Jusqu’à récemment, on considérait que le tableau de Thomas Kaplan avait été achevé entre 1670 et 1672, dates indiquées dans la rétrospective du Rijksmuseum d’Amsterdam en 2023. Cette datation a été révisée, Arthur Wheelock la situant entre 1670 et 1675. Vermeer est mort le 15 décembre 1675 et Dame jouant du virginal est très probablement son dernier tableau.
Après l’intervention de restauration de David Bull, des changements subtils ont été apportés au tableau. Comme le dit Thomas Kaplan, « les nuances, les ombres, la composition des tons sont ressorties, j’étais stupéfait, nous avons simplement enlevé ce qui n’était pas Vermeer ». Le modelé des plis de la robe de satin blanc est maintenant plus apparent. La suppression des repeints ultérieurs sur les lèvres et les sourcils de la femme lui donne une expression plus amicale.

Johannes Vermeer, Dame jouant du virginal (1670-1675), avec son ancien cadre français orné et doré et le nouveau, hollandais en ébène noir de la fin du XVIIe siècle. Courtesy de la collection de Leyde
Dame jouant du virginal a également été recadré pour l’exposition actuelle à Amsterdam, qui sera ensuite présentée au Norton Museum of Art à West Palm Beach, en Floride (25 octobre-29 mars 2026).
Depuis la vente aux enchères de Sotheby’s, le Vermeer se trouvait dans un cadre français orné, sculpté et doré. Il est désormais présenté dans un cadre hollandais en ébène noir de la fin du XVIIe siècle. L’apparence du tableau s’en trouve améliorée, ce nouveau cadre plus simple et discret mettant davantage l’accent sur la composition de Vermeer.

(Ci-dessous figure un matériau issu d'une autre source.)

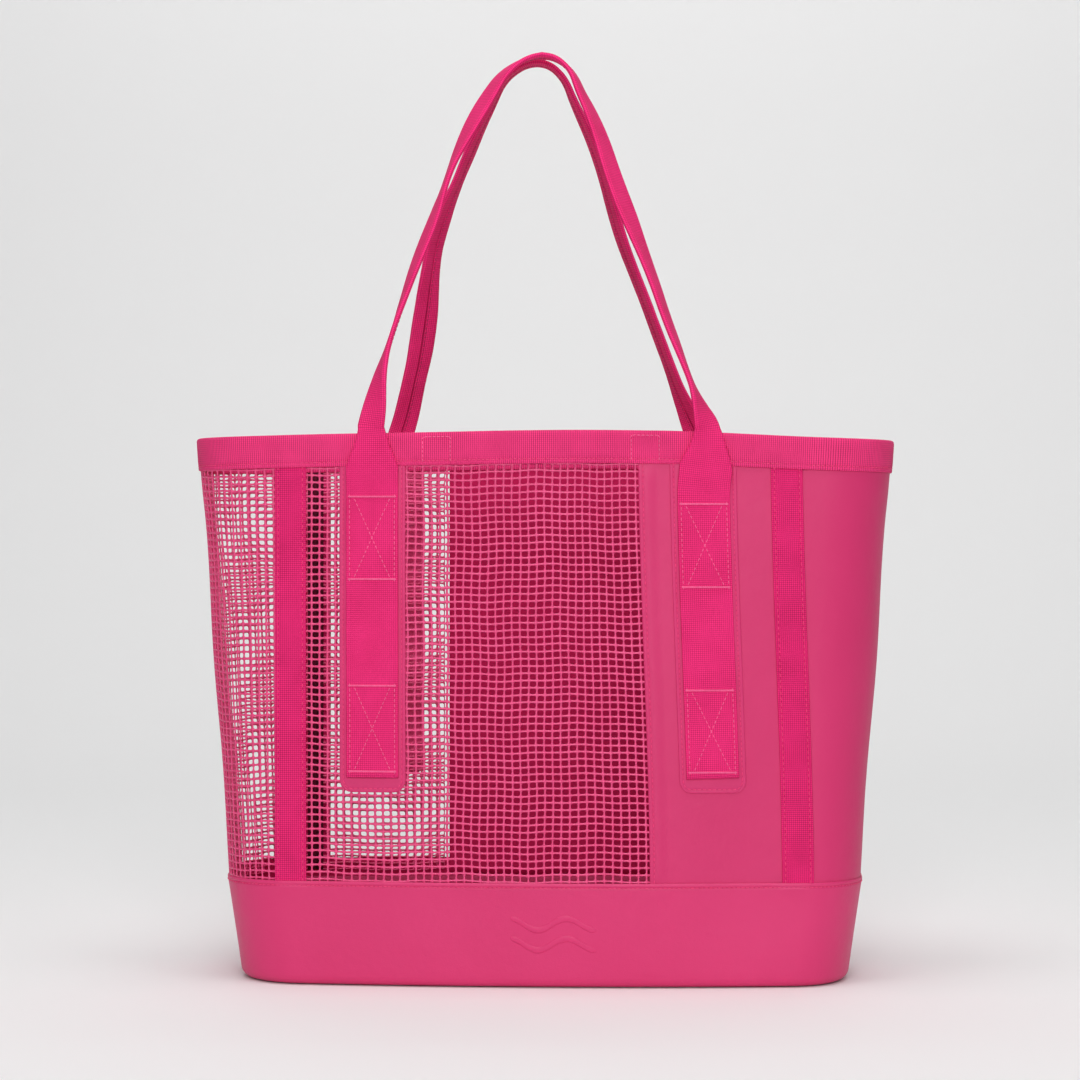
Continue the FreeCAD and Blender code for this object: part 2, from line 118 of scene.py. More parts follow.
def quarter(z):
    """Lengths of the wall arc, the corner arc and the side arc in a quarter of the plan."""
    a, b = half_sizes(z)
    kx, ky = corner_centre(z)
    leave = np.arctan2(ky - b + WALL_BOW, kx)
    meet = np.arctan2(ky, kx - a + SIDE_BOW)
    return WALL_BOW * (math.pi / 2 - leave), CORNER * (leave - meet), SIDE_BOW * meet, leave, meet


def round_wall(s, z, out):
    """The plan point s metres round from the middle of the wall towards the middle of the side."""
    a, b = half_sizes(z)
    kx, ky = corner_centre(z)
    wall, corner, _, leave, meet = quarter(z)
    on_wall, on_corner = s < wall, s < wall + corner
    angle = np.where(
        on_wall,
        math.pi / 2 - s / WALL_BOW,
        np.where(on_corner, leave - (s - wall) / CORNER, meet - (s - wall - corner) / SIDE_BOW),
    )
    cx = np.where(on_wall, 0, np.where(on_corner, kx, a - SIDE_BOW))
    cy = np.where(on_wall, b - WALL_BOW, np.where(on_corner, ky, 0))
    radius = np.where(on_wall, WALL_BOW, np.where(on_corner, CORNER, SIDE_BOW)) + out
    return cx + radius * np.cos(angle), cy + radius * np.sin(angle)


print("quarter of the rim:", [round(float(part), 4) for part in quarter(RIM)[:3]])

# %% [markdown]
# ## How the cloth settles
#
# A sewn bag is never as true as its pattern. The rim droops a little towards its ends, the right half
# of the front leans, and the walls wave by a millimetre or two. One function moves every layer by the
# same smooth amounts, so the layers keep their order.

# %% Settle


def smooth(value, low, high):
    share = np.clip((value - low) / (high - low), 0, 1)
    return share * share * (3 - 2 * share)


def settled(points):
    points = np.array(points, float)
    x, y, z = points[..., 0].copy(), points[..., 1].copy(), points[..., 2].copy()
    up = smooth(z, 0.18, 0.4)
    front = smooth(-y, 0.02, 0.07)
    lean = smooth(x, 0.0, 0.07) * (1 - smooth(x, 0.19, 0.235)) * front
    points[..., 0] += lean * (0.0035 - 0.0085 * smooth(z, 0.06, 0.40))
    points[..., 0] += np.sign(x) * smooth(np.abs(x), 0.19, 0.25) * (0.0012 * up + 0.0006)
    droop = 0.0036 * smooth(-x, 0.02, 0.24) + 0.0062 * smooth(x, 0.09, 0.25)
    points[..., 2] += (0.0008 - droop + 0.0004 * np.sin(x * 31 + 0.7)) * up
    calm = smooth(z, 0.0, 0.06)
    wave = np.sin(x * 23 + 1.1) * np.sin(z * 14 + 0.5) + 0.6 * np.sin(x * 41 - z * 17)
    points[..., 1] += 0.0009 * wave * calm * (1 - smooth(z, 0.33, 0.37)) * np.sign(y)
    side = smooth(np.abs(x), 0.21, 0.24)
    ripple = np.sin(z * 37 + y * 26) + 0.7 * np.sin(z * 23 - y * 48 + 1.3)
    points[..., 0] += 0.0006 * ripple * side * calm * (1 - smooth(z, 0.34, 0.38)) * np.sign(x)
    return points


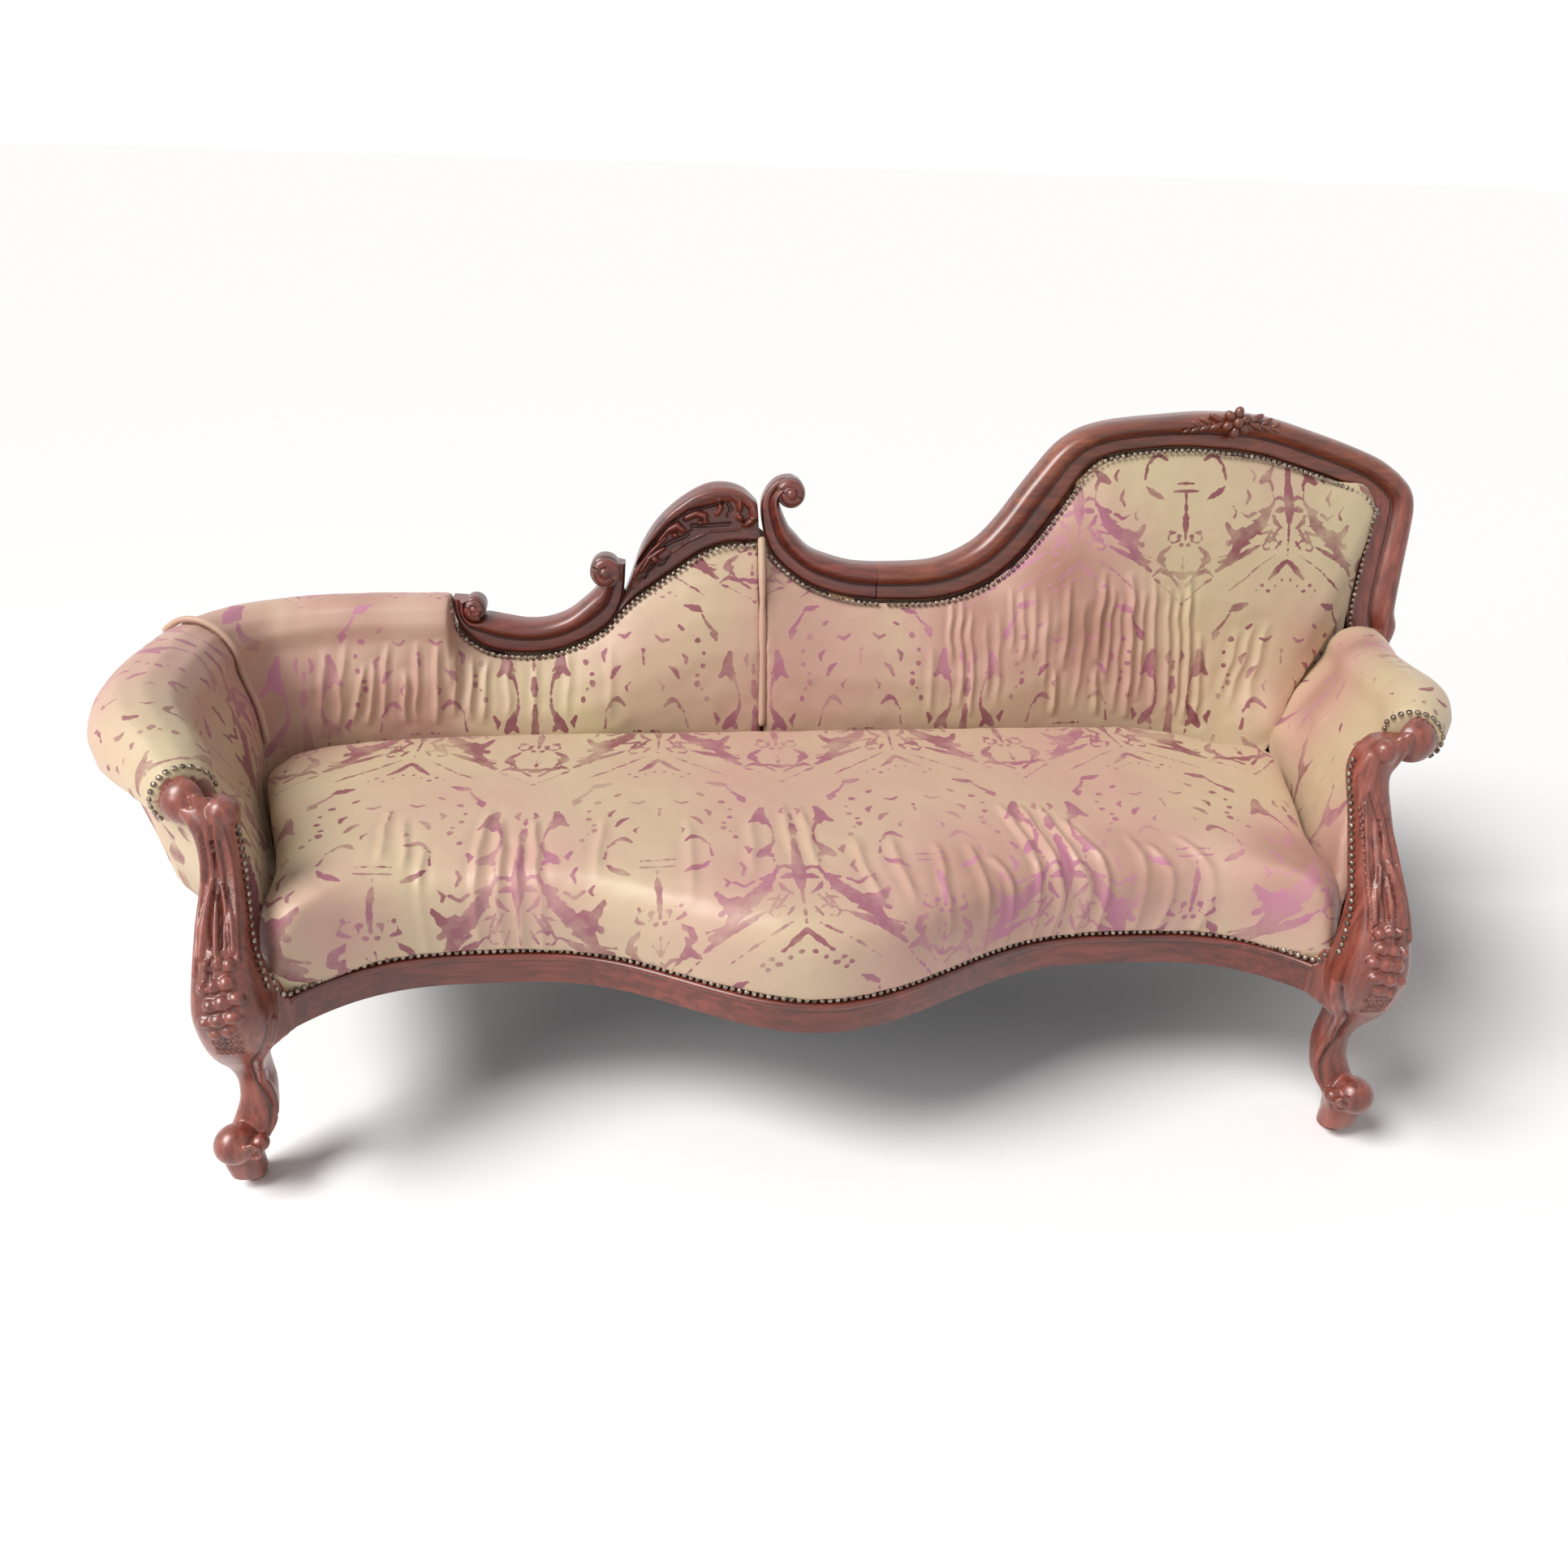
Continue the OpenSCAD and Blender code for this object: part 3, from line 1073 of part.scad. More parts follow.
// Springs: waisted sleeves whose ribs stand for the coils of a double cone
spring_coils = 5;
spring_h = rail_h;
spring_waist_share = 0.62;
spring_power = 1.5;
spring_rib = 3;
spring_wall = 2;
spring_row_shares = [0, 0.5, 1];
function spring_radius(s) = spring_r
    * (spring_waist_share + (1 - spring_waist_share) * pow(2 * abs(s - 0.5), spring_power));
function spring_outline(inset) = [for (i = [0 : 2 * spring_coils])
    let (s = i / (2 * spring_coils)) [spring_radius(s) - inset - (i % 2) * spring_rib, spring_h * s]];
module spring_form() {
    rotate_extrude($fn = 40) polygon(concat(spring_outline(0), flip(spring_outline(spring_wall))));
}
spring_room = 5;
spring_span_share = 0.84;
brace_x = brace_x_shares[1] * seat_half_w;
brace_room = spring_r + brace_w / 2 + seat_clear;
// A spring that would stand in a brace is moved to the side of it
function spring_x(x) = let (off = abs(x) - brace_x)
    abs(off) > brace_room ? x : sign(x) * (brace_x + (off < 0 ? -brace_room : brace_room));
// The front row follows the rail's rearmost point over a spring's width
function rail_rear_near(x) = max([for (k = [-1, 0, 1]) rail_front(x + k * spring_r)]) + rail_t;
module seat_springs() {
    color(steel) place() for (i = [0 : spring_cols - 1]) for (s = spring_row_shares) {
        x = spring_x(seat_half_w * spring_span_share * (2 * i / (spring_cols - 1) - 1));
        front = rail_rear_near(x) + spring_r + spring_room;
        back = rear_rail_y - spring_r - spring_room;
        translate([x, front + (back - front) * s, rail_bottom_z]) spring_form();
    }
}

// Hessian over the springs, tacked to the top of the rails, and the cloth that closes the bottom
dust_t = 1;
hessian_in_share = 0.6;
dust_in_share = 0.55;
frame_in = 1;
module frame_plan(inset) {
    rear_y = rear_rail_y + rail_t / 2;
    front_y = -block_back + frame_in;
    front_x = block_x + block_w - rail_t - inset / 2;
    rear_in = inset + rear_leg_w;
    polygon(concat(
        [for (x = rail_xs) [x, rail_front(x) + inset]],
        [[front_x, front_y], [rear_right_x - rear_in, rear_y], [rear_in - rear_left_x, rear_y],
         [-front_x, front_y]]));
}
module spring_hessian() {
    color(jute) place() translate([0, 0, rail_top_z]) linear_extrude(hessian_t) intersection() {
        frame_plan(rail_t * hessian_in_share);
        translate([-head_x, -head_x]) square([2 * head_x, head_x + back_foot_y]);
    }
}
module dust_cover() {
    color(black_cloth) place()
        translate([0, 0, rail_bottom_z - 2 * strap_t - dust_t]) linear_extrude(dust_t)
            frame_plan(rail_t * dust_in_share);
}

// Back webbing: level straps across the front of the uprights, as far as the stile
// Rows: the upright that each starts from, and its height as a share of the dip's
web_row_shares = [0.668, 0.773, 0.933, 1.042];
web_starts = [corner_post_x, middle_post_x, head_post_x, head_post_x];
web_room = 6;
module back_webbing() {
    color(jute) place() for (i = [0 : len(web_starts) - 1]) {
        x_from = web_starts[i] - post_w / 4;
        z_a = min(dip_z * web_row_shares[i], nail_z(x_from) - strap_w - web_room * (len(web_starts) - i));
        z_b = z_a + strap_w;
        x_to = min(stile_in(z_a), stile_in(z_b)) - seat_gap;
        translate([x_from, 0, 0]) rotate([90, 0, 90]) linear_extrude(x_to - x_from)
            polygon([[back_y(z_a) - post_front - strap_t, z_a], [back_y(z_a) - post_front, z_a],
                     [back_y(z_b) - post_front, z_b], [back_y(z_b) - post_front - strap_t, z_b]]);
    }
}

// Outside back: fabric over the rear of the frame, up to the show-wood
outside_top_lap = 24;
outside_steps = 40;
outside_end_share = 1.3;
outside_end_x = rear_right_x - rear_leg_w * outside_end_share;
outside_ends = [[0, 1, 4], [0, 4, 5], [1, 2, 3], [1, 3, 4]];
outside_outer_sides = [3, 4];
outside_depth = -crest_back - seat_gap;
outside_y = rear_leg_back + seat_gap;
outside_foot_z = rail_top_z - rail_h / 2;
function outside_ring(x_b, x_t, z_t) = [
    [x_b, outside_y, outside_foot_z], [x_b, outside_y, rail_top_z], on_back(x_t, z_t, outside_depth),
    on_back(x_t, z_t, outside_depth - cloth_t), [x_b, outside_y + cloth_t, rail_top_z],
    [x_b, outside_y + cloth_t, outside_foot_z]
];
// The first ring meets the outside arm's last one at the corner
corner_share = 0.1;
corner_at = between(left_roll_line[panel_end_i], left_roll_line[panel_end_i + 1], corner_share);
corner_out = path_out(left_roll_line, panel_end_i, -1);
corner_low = -corner_at[3] * under_share - seat_gap;
corner_in_x = -rear_left_x + cloth_t;
outside_corner = [
    [corner_in_x, outside_y, outside_foot_z], [corner_in_x, outside_y, rail_top_z],
    roll_point(corner_at, corner_out, panel_n - cloth_t, corner_low),
    roll_point(corner_at, corner_out, panel_n, corner_low),
    [corner_in_x, outside_y + cloth_t, rail_top_z], [corner_in_x, outside_y + cloth_t, outside_foot_z]
];
function low_panel(x) = outside_ring(x, x, low_under(x) - seat_gap);
outside_from = -low_scroll_x + edge_lap;
outside_xs = [for (i = [0 : outside_steps])
    outside_from + (outside_end_x - outside_from) * i / outside_steps];
module outside_back() {
    color(damask) place() skin(concat(
        [outside_corner, low_panel(corner_post_x - post_w / 2 - cloth_t), low_panel(roll_end_x)],
        [for (x = outside_xs) outside_ring(x, x, nail_z(x) + outside_top_lap)],
        [outside_ring(rear_right_x - rear_leg_w, head_x - crest_w, head_edge_z - outside_top_lap),
         outside_ring(rear_right_x - cloth_t, head_x - crest_w / 2, right_end_z)]),
        outside_ends, outside_outer_sides);
}

// Piping along the seams: a thin tube on the face of the padding
piping_sides = 8;
function tube_ring(path, i, r) =
    let (a = pick(path, i - 1), b = pick(path, i + 1), t = (b - a) / norm(b - a),
         u = cross(t, abs(t[2]) > 0.9 ? [1, 0, 0] : [0, 0, 1]), uu = u / norm(u), v = cross(uu, t))
    [for (k = [0 : piping_sides - 1])
        path[i] + r * (cos(360 * k / piping_sides) * uu + sin(360 * k / piping_sides) * v)];
module piping(path) {
    color(damask) place() skin([for (i = [0 : len(path) - 1]) tube_ring(path, i, piping_r)]);
}
// Corner seam: the tube lies on the padding, off each point by the ring's own outward side
corner_seam = [2 : 9];
back_seam_run = [3 : 8];
piping_steps = 2;
seam_lift = piping_r + seat_gap;
seam_lift_share = 1.25;
seam_out = path_out(left_roll_line, corner_i, -1);
function corner_lift(i) = seam_lift * seam_lift_share * (i < face_count
    ? [-seam_out[0], -seam_out[1], 0]
    : [seam_out[0] * cos(roll_angles[i - face_count]), seam_out[1] * cos(roll_angles[i - face_count]),
       sin(roll_angles[i - face_count])]);
module piping_corner() {
    piping(spline([for (i = corner_seam) left_rings[corner_i][i] + corner_lift(i)], piping_steps));
}
// Seam between the two back pads
back_seam = pad_ring([right_pad_from, back_foot_y], right_pad_from, nail_z(right_pad_from) - nail_clear);
module piping_back() {
    piping(spline([for (i = back_seam_run) back_seam[i] - [0, seam_lift, 0]], piping_steps));
}
// Dowels of the front rail and the side rails, and the screws of the corner blocks
module rail_dowels() {
    color(beech) place() for (side = [-1, 1]) hand(side) {
        front_dowel_rods(dowel_r - fit_gap);
        side_dowel_rods(side < 0 ? rear_left_x : rear_right_x, dowel_r - fit_gap);
    }
}
module corner_screws() {
    color(steel) place() corner_screw_rods(screw_r - fit_gap);
}

front_rail();
rail_left();
rail_right();
rail_rear();
seat_braces();
corner_blocks();
leg_front_left();
leg_front_right();
leg_rear_left();
leg_rear_right();
scroll_left();
crest_carved();
scroll_tall();
crest_rail();
stile_right();
back_post_corner();
back_post_left();
back_post_middle();
back_post_head();
low_back_rail();
tack_rail();
arm_rail_left();
arm_rail_right();
arm_upright_left();
arm_upright_right();
seat_webbing();
seat_springs();
spring_hessian();
dust_cover();
back_webbing();
seat_cushion();
back_pad_left();
back_pad_right();
arm_pad_left();
arm_pad_right();
outside_back();
outside_arm_left();
outside_arm_right();
piping_corner();
piping_back();
rail_dowels();
corner_screws();
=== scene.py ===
import math
import bpy
import bmesh
import numpy as np
from mathutils import Matrix, Vector


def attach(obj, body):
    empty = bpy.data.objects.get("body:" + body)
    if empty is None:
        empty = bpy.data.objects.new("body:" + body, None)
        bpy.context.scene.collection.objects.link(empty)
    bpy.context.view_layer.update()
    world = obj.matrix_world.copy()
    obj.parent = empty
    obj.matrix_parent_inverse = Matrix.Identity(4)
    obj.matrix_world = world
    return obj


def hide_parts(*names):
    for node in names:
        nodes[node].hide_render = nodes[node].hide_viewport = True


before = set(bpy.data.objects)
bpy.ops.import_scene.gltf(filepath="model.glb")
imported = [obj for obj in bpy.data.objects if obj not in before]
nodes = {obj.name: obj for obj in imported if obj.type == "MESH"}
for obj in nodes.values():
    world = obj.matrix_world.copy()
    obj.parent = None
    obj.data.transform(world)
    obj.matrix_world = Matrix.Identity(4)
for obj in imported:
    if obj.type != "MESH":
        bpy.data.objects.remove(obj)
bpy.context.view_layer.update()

# Drawing places are in millimetres from the middle of the front rail; this is where that middle lies in the part
railOrigin = np.array([42.5, 20.754, 0.0])


# sRGB hex text to linear colour: each channel by the sRGB curve
def toLinear(hexText, alpha=1.0):
    channels = np.array([int(hexText[i:i + 2], 16) for i in (1, 3, 5)]) / 255
    linear = np.where(channels <= 0.04045, channels / 12.92, ((channels + 0.055) / 1.055) ** 2.4)
    return (*linear.tolist(), alpha)


# Adds a shader node, sets its properties, then its sockets: a socket takes a value or another node's output, and i2 means
# the third input
def addNode(tree, kind, props=None, **sockets):
    node = tree.nodes.new("ShaderNode" + kind)
    for key, value in (props or {}).items():
        setattr(node, key, value)
    for key, value in sockets.items():
        socket = node.inputs[int(key[1:])] if key[0] == "i" and key[1:].isdigit() else node.inputs[key.replace("_", " ")]
        if isinstance(value, bpy.types.NodeSocket):
            tree.links.new(value, socket)
        else:
            socket.default_value = value
    return node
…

Un mystère demeure : qui est la femme représentée sur ce tableau ? S’agit-il d’un membre de la famille, d’une amie ou d’un modèle ? Il semble qu’il s’agisse d’une personne que Vermeer connaissait bien et qui était détendue en sa compagnie. Dans le tableau, elle joue avec assurance, sans avoir besoin de regarder le virginal. Elle tourne son visage vers le spectateur, jouant pour lui.